The principles that govern experimentation with respect to animal welfare are: Replacement, Reduction and Refinement (the 3Rs) of care and use procedures. Research animals are only used in scientific research, or higher education, when there are no alternative methods to avoid the use of animals.

In fact, between 2009 and 2020, the period for which we have official data from the Ministry of Agriculture, Fisheries and Food (MAPA), there has been a 46% decrease in the use of animals. Overall, the smallest number of animals compatible with obtaining conclusive results is used. And the most advanced methods are always used to minimise any damage or pain to the animals, promoting their well-being.

Generally, before reaching animal experimentation, there is a great deal of preliminary work on in vitro research, fundamental in basic research and from which, for example, it is possible to continue with animal trials with those drug candidates that have shown promising results in the previous phases.

At all times, the development of alternative methods is promoted in order to replace the use of animals and at the same time maintain the necessary scientific rigour. At European level, there is the European Reference Center for the Validation of Alternative Methods (ECVAM).

Alternative methods are getting better and better, but they still cannot fully replace animals.

The use of animals for basic scientific research accounts for approximately 80% of the uses of animals in our country, according to the figures published annually by the MAPA. The remaining 20% ​​corresponds to the so-called regulated or regulatory research - the use of animals is mandatory in the preclinical development phases of medicines, to evaluate their safety and efficacy, prior to their use in the target species, be it humans or other animals.

Animal studies are also required for consumer chemicals to assess their safety for man, animals and the environment.

These uses are typified and standardised and are required by the different regulatory agencies in order to finally approve medicines, vaccines or other products intended for humans or other animals.

All medicines and vaccines must be previously validated in animals (in one or several species, depending on the case), also complying with strict regulations (GLPs or Good Laboratory Practices), to establish their safety and efficacy, before they can be evaluated in people, through the well-known clinical trials with their different phases (I, II, III and IV).

In September 2016, COSCE launched the agreement for transparency in animal experimentation to promote knowledge of why, where, for what, when and how many animals are used in research in in our research centres. This agreement, contains four commitments that seek to clearly communicate to all citizens the reasons why research animals continue to be used, and has already been adhered to by 153 institutions throughout the country. These include universities, research centres, scientific societies, companies in the sector, patient associations, hospitals, science parks and public research bodies.

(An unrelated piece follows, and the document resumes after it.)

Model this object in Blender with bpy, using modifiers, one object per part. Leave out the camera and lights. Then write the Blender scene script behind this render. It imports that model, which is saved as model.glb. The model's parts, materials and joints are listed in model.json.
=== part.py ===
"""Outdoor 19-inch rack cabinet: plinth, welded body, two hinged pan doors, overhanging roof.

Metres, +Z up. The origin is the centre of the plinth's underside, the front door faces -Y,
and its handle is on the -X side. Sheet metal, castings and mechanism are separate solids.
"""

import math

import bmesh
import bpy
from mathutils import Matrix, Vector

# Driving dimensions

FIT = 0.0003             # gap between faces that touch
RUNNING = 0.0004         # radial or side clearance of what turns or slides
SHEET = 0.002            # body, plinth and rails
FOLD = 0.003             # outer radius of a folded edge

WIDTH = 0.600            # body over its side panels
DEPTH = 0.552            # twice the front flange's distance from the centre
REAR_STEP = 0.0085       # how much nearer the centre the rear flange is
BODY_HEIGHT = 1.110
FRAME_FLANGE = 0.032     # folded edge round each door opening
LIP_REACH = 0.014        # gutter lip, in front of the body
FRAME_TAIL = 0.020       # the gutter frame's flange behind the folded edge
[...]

This Spanish agreement promoted by COSCE includes a greater number of national institutions of all the transparency agreements already launched throughout the world.

We firmly believe that only from the rigorous and truthful information on animal research, which we must and want to provide to citizens, will we be able to advance in the normalisation of this scientific activity, which has allowed us today to have safe medicines, vaccines and treatments that are effective for all.